All of these traditions and the interplay between them still play a role in our interface culture as (automatized) monitoring, functional, and expressive.
§5 The interface is not (just) a surface
The interface is not restricted to the well-known “WIMP” (Windows, Icons, Menus, Pointers), known from the desktop interface. The interface includes several levels of contact surfaces and exchanges: between programs within the computer, between computers in a network, between human and computer, and between humans. Some interfaces are relatively mechanical (like the USB stick), but nevertheless also include standardised specifications on how interaction between devices must take place. Others (like the game-interface) are oriented towards human cognition and cultural traditions.

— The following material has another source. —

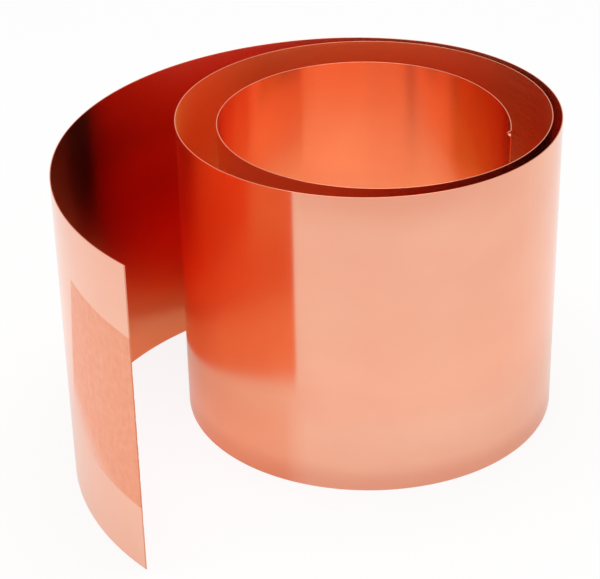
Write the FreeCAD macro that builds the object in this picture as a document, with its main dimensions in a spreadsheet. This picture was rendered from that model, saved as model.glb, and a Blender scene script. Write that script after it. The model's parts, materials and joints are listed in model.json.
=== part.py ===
import FreeCAD, Part
import math
import os
import Sketcher

# A coil of copper strip that stands on its long edge.
#
# The strip is one length of thin sheet, wound about two and a half turns and then
# left to spring open, so that its outer end stands clear of the coil as a tail.
# It is laid out from its inner end outwards as a chain of tangent arcs, one for
# each section of the strip, and it turns counter-clockwise seen from above.
#
# The coil's middle sections stand still and meet face to face. Every section of
# the tail and of the inner wrap is a body of its own that bends about the upright
# line where it meets its neighbour: its end is rounded about that line, and the
# neighbour's end stands back from it by the bend clearance.
#
# Origin: middle of the coil's plan box, on the surface that the strip stands on.

SIZES = (
    # alias, value in millimetres or degrees, what it is
    ("strip_width", 100.0, "width of the strip, which is the height of the coil"),
    ("strip_thickness", 0.3, "thickness of the sheet"),
    ("section_length", 40.0, "length of one section along the strip"),
    ("inner_radius", 42.5, "tightest bend of the inner wrap, at mid-thickness"),
    ("inner_flare", 11.0, "extra radius of the inner end section, which springs straighter"),
    ("coil_step", 14.0, "growth of the radius from the inner wrap to the coil"),
    ("wrap_growth", 0.3, "growth of the radius from each section of the coil to the next"),
    ("tail_step", 29.0, "growth of the radius from the coil to the tail"),
    ("tail_growth", 1.5, "growth of the radius from each section of the tail to the next"),
    ("inner_heading", 80.0, "direction in which the strip leaves its inner end"),
    ("bend_clearance", 0.1, "gap between a rounded end and the end that it faces"),
)

# The sections by name, from the strip's inner end outwards. The inner wrap and the
# tail are free to bend, and the coil between them stands still.
INNER_WRAP = ["inner_end"] + [f"inner_wrap_{place}" for place in range(1, 9)]
COIL = [f"coil_wrap_{place}" for place in range(1, 11)]
TAIL = [f"tail_{place}" for place in range(1, 6)] + ["free_end"]
STRIP = INNER_WRAP + COIL + TAIL
FIRST_COIL = STRIP.index(COIL[0])
LAST_COIL = STRIP.index(COIL[-1])
LAST_TIGHT = STRIP.index("inner_wrap_4")    # the wrap growth starts after this section


def make_sheet(document):
    sheet = document.addObject("Spreadsheet::Sheet", "Sizes")
    for row, (alias, value, meaning) in enumerate(SIZES, start=1):
        sheet.set(f"A{row}", alias)
        sheet.set(f"B{row}", str(value))
        sheet.set(f"C{row}", meaning)
        sheet.setAlias(f"B{row}", alias)
    document.recompute()
    return sheet


def smooth(share):
    """Eased rise from 0 to 1."""
    share = min(max(share, 0.0), 1.0)
    return share * share * (3.0 - 2.0 * share)


def radius_shares(number):
    """How much of each driving size goes into the radius of one section.

    The tail's radius is reached in two sections, and grows from there on.
    """
    into_tail = number - LAST_COIL
    shares = {
        "inner_radius": 1.0,
        "inner_flare": 1.0 if number == 0 else 0.0,
        "coil_step": smooth(number / FIRST_COIL),
        "wrap_growth": max(number - LAST_TIGHT, 0),
        "tail_step": smooth(into_tail / 2),
        "tail_growth": max(into_tail - 2, 0),
    }
    return {alias: share for alias, share in shares.items() if share}


def radius_value(sheet, number):
    return sum(share * getattr(sheet, alias)
               for alias, share in radius_shares(number).items())


def radius_formula(number):
    return " + ".join(f"Sizes.{alias} * {share:.6f}"
                      for alias, share in radius_shares(number).items())


def lay_out(sheet):
    """Centre, turn at the inner side, radius and sweep of every section, in plan."""
    heading = math.radians(sheet.inner_heading)
    place = FreeCAD.Vector(0, 0, 0)
    sections = []
    for number in range(len(STRIP)):
        radius = radius_value(sheet, number)
        sweep = sheet.section_length / radius
        turn = heading - math.pi / 2
        centre = place - FreeCAD.Vector(math.cos(turn), math.sin(turn), 0) * radius
        heading += sweep
        turn_out = turn + sweep
        place = centre + FreeCAD.Vector(math.cos(turn_out), math.sin(turn_out), 0) * radius
        sections.append((centre, turn, radius, sweep))
    return sections


def plan_middle(sheet, sections):
    """Middle of the box that the whole strip fills in plan."""
    box = FreeCAD.BoundBox()
    for centre, turn, radius, sweep in sections:
        first_side = math.ceil(turn / (math.pi / 2))
        last_side = math.floor((turn + sweep) / (math.pi / 2))
        sides = [side * math.pi / 2 for side in range(first_side, last_side + 1)]
        for angle in [turn, turn + sweep] + sides:
            outward = FreeCAD.Vector(math.cos(angle), math.sin(angle), 0)
            box.add(centre + outward * (radius + sheet.strip_thickness / 2))
            box.add(centre + outward * (radius - sheet.strip_thickness / 2))
    return FreeCAD.Vector(box.Center.x, box.Center.y, 0)


def end_shapes(number):
    """Shape of a section's inner and outer ends: cut, round or back."""
    inner, outer = "cut", "cut"
    if number < FIRST_COIL:
        outer = "round"
    if number > LAST_COIL:
        inner = "round"
    if 0 < number <= FIRST_COIL:
        inner = "back"
    if LAST_COIL <= number < len(STRIP) - 1:
        outer = "back"
    return inner, outer


def end_point(radius, angle):
    return FreeCAD.Vector(radius * math.cos(angle), radius * math.sin(angle), 0)


def arc_between(radius, start, end):
    circle = Part.Circle(FreeCAD.Vector(0, 0, 0), FreeCAD.Vector(0, 0, 1), radius)
    return Part.ArcOfCircle(circle, start, end)


def draw_end(sketch, shape, angle, name, formula, outer_arc, inner_arc, radii, arc_end):
    """Close one end of the profile, on a radial line at the given angle."""
    outer_point = end_point(radii[0], angle)
    inner_point = end_point(radii[1], angle)
    centre = FreeCAD.Vector(0, 0, 0)
    radial = sketch.addGeometry(Part.LineSegment(centre, outer_point), True)
    sketch.addConstraint(Sketcher.Constraint("Coincident", radial, 1, -1, 1))
    sketch.addConstraint(Sketcher.Constraint("Coincident", radial, 2, outer_arc, arc_end))
    sketch.addConstraint(Sketcher.Constraint("PointOnObject", inner_arc, arc_end, radial))
    if formula is None:
        sketch.addConstraint(Sketcher.Constraint("Horizontal", radial))
    else:
        datum = sketch.addConstraint(Sketcher.Constraint("Angle", radial, angle))
        sketch.renameConstraint(datum, name)
        sketch.setExpression(f"Constraints.{name}", formula)
    if shape == "round":
        middle = (outer_point + inner_point) / 2
        half = (outer_point - inner_point).Length / 2
        circle = Part.Circle(middle, FreeCAD.Vector(0, 0, 1), half)
        away = angle + math.pi if arc_end == 1 else angle
        edge = sketch.addGeometry(Part.ArcOfCircle(circle, away, away + math.pi), False)
        sketch.addConstraint(Sketcher.Constraint("Symmetric", edge, 1, edge, 2, edge, 3))
        ends = (inner_arc, outer_arc) if arc_end == 1 else (outer_arc, inner_arc)
    else:
        edge = sketch.addGeometry(Part.LineSegment(inner_point, outer_point), False)
        ends = (inner_arc, outer_arc)
    sketch.addConstraint(Sketcher.Constraint("Coincident", edge, 1, ends[0], arc_end))
    sketch.addConstraint(Sketcher.Constraint("Coincident", edge, 2, ends[1], arc_end))


def add_section(document, sheet, number, section, middle):
    """One section of the strip: its plan profile padded by the strip's width."""
    centre, turn, radius, sweep = section
    name = STRIP[number]
    inner_shape, outer_shape = end_shapes(number)
    formula = radius_formula(number)
    half = sheet.strip_thickness / 2
    set_back = (half + sheet.bend_clearance) / radius
    set_back_formula = ("(Sizes.strip_thickness / 2 + Sizes.bend_clearance)"
                        f" / ({formula}) * 180 / pi")
    sweep_formula = f"Sizes.section_length / ({formula}) * 180 / pi"
    start, start_formula = 0.0, None
    end, end_formula = sweep, sweep_formula
    if inner_shape == "back":
        start, start_formula = set_back, set_back_formula
    if outer_shape == "back":
        end, end_formula = sweep - set_back, f"{sweep_formula} - {set_back_formula}"

    body = document.addObject("PartDesign::Body", name)
    body.Label = name
    sketch = body.newObject("Sketcher::SketchObject", f"{name}_profile")
    plan = [plane for plane in body.Origin.OriginFeatures if plane.Role == "XY_Plane"][0]
    sketch.AttachmentSupport = [(plan, "")]
    sketch.MapMode = "FlatFace"

    radii = (radius + half, radius - half)
    arcs = []
    for arc_radius, label, sign in ((radii[0], "outer_face", "+"), (radii[1], "inner_face", "-")):
        arc = sketch.addGeometry(arc_between(arc_radius, start, end), False)
        sketch.addConstraint(Sketcher.Constraint("Coincident", arc, 3, -1, 1))
        datum = sketch.addConstraint(Sketcher.Constraint("Radius", arc, arc_radius))
        sketch.renameConstraint(datum, label)
        sketch.setExpression(f"Constraints.{label}",
                             f"{formula} {sign} Sizes.strip_thickness / 2")
        arcs.append(arc)
    draw_end(sketch, inner_shape, start, "inner_side", start_formula, *arcs, radii, 1)
    draw_end(sketch, outer_shape, end, "outer_side", end_formula, *arcs, radii, 2)

    pad = body.newObject("PartDesign::Pad", f"{name}_pad")
    pad.Profile = sketch
    pad.setExpression("Length", "Sizes.strip_width")
    turned = FreeCAD.Rotation(FreeCAD.Vector(0, 0, 1), math.degrees(turn))
    body.Placement = FreeCAD.Placement(centre - middle, turned)
    return body


def check(document, bodies):
    """Stop if any object failed, or if a section isn't one closed solid."""
    for item in document.Objects:
        if "Invalid" in item.State or "Error" in item.State:
            raise RuntimeError(f"{item.Name} failed: {item.State}")
    for body in bodies:
        shape = body.Shape
        if shape.isNull() or not shape.isValid() or len(shape.Solids) != 1:
            raise RuntimeError(f"{body.Label} isn't one valid solid")


document = FreeCAD.newDocument("copper_strip_coil")
sizes = make_sheet(document)
layout = lay_out(sizes)
origin = plan_middle(sizes, layout)
bodies = [add_section(document, sizes, number, section, origin)
          for number, section in enumerate(layout)]
document.recompute()
check(document, bodies)

os.makedirs("parts", exist_ok=True)
for body in bodies:
    body.Shape.exportStep(f"parts/{body.Label}.step")
    print(f"{body.Label}: {body.Shape.Volume:.1f} mm3")
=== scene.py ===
import math

import bpy
import numpy as np
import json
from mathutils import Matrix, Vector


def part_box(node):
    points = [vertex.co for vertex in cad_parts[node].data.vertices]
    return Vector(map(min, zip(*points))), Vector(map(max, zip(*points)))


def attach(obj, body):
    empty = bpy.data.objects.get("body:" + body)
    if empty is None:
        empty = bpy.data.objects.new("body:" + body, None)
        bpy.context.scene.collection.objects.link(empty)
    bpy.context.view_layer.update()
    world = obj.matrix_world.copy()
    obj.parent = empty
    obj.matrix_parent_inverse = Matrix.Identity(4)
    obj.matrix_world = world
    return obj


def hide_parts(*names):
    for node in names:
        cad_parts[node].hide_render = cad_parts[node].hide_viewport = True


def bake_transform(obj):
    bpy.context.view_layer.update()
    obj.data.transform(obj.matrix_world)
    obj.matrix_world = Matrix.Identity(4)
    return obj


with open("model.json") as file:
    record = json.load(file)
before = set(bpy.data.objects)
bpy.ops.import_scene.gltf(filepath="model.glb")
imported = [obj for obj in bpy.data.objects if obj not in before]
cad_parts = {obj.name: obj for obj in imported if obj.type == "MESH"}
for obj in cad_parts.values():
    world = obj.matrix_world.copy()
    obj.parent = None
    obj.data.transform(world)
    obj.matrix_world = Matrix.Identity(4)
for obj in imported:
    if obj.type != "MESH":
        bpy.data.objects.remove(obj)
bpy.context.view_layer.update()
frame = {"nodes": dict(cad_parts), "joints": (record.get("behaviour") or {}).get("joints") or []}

INNER = ["inner_end"] + [f"inner_wrap_{n}" for n in range(1, 9)]
COIL = [f"coil_wrap_{n}" for n in range(1, 11)]
TAIL = [f"tail_{n}" for n in range(1, 6)] + ["free_end"]
STRIP = INNER + COIL + TAIL

EDGE_ROUND = 0.00005                  # rounding of the slit edge
HAIR = 0.00002                        # the strip is this much thinner than its solids, so it stays inside them
FACET = math.radians(0.25)            # the bend is cut this fine
SEAM_FACET = math.radians(0.02)       # and finer at a seam, so that light runs over it without a mark
ROUNDED_OFF = math.radians(20)        # facets that meet at less than this are shaded as one curve
UPRIGHT, WALL = 0.01, 2e-5            # a wall's face leans less than the first and is larger than the second, in m2
TOUCHING = 1e-6                       # corners closer than this are one corner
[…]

It is not possible to ‘unveil’ the computer interface, which always will appear in a ‘mise en abîme’ architecture where one translation between sign and signal will replace another: the code behind the interface is just another interface to deeper level. One level is not more essential than the other, but the interface can be critically reflected at all levels – as code, as platform, as sense-perception, etc. – each including references to technological, sociological, historical and political issues.
§ 6 The mechanisms of the interface constitutes the sensible
The interface is a multimedia that integrates sound, images, text and interaction in feedback-loops. It “sonifies”, “textifies” and visualises as it simultaneously listens, reads and sees through microphones, cameras, keyboards, sensors, GPS or data analysis. The cybernetic feedback-loop is a central part of the interaction between human and computer, and the interface is generated in a simultaneous reading of the computer and the user’s system. However, this coinciding registering and representation takes place at all levels of the interface. The multimedia as a cybernetic mechanisms constitute the sensible (even beyond the human) – i.e. the way we sense, what we sense, and how we act upon this.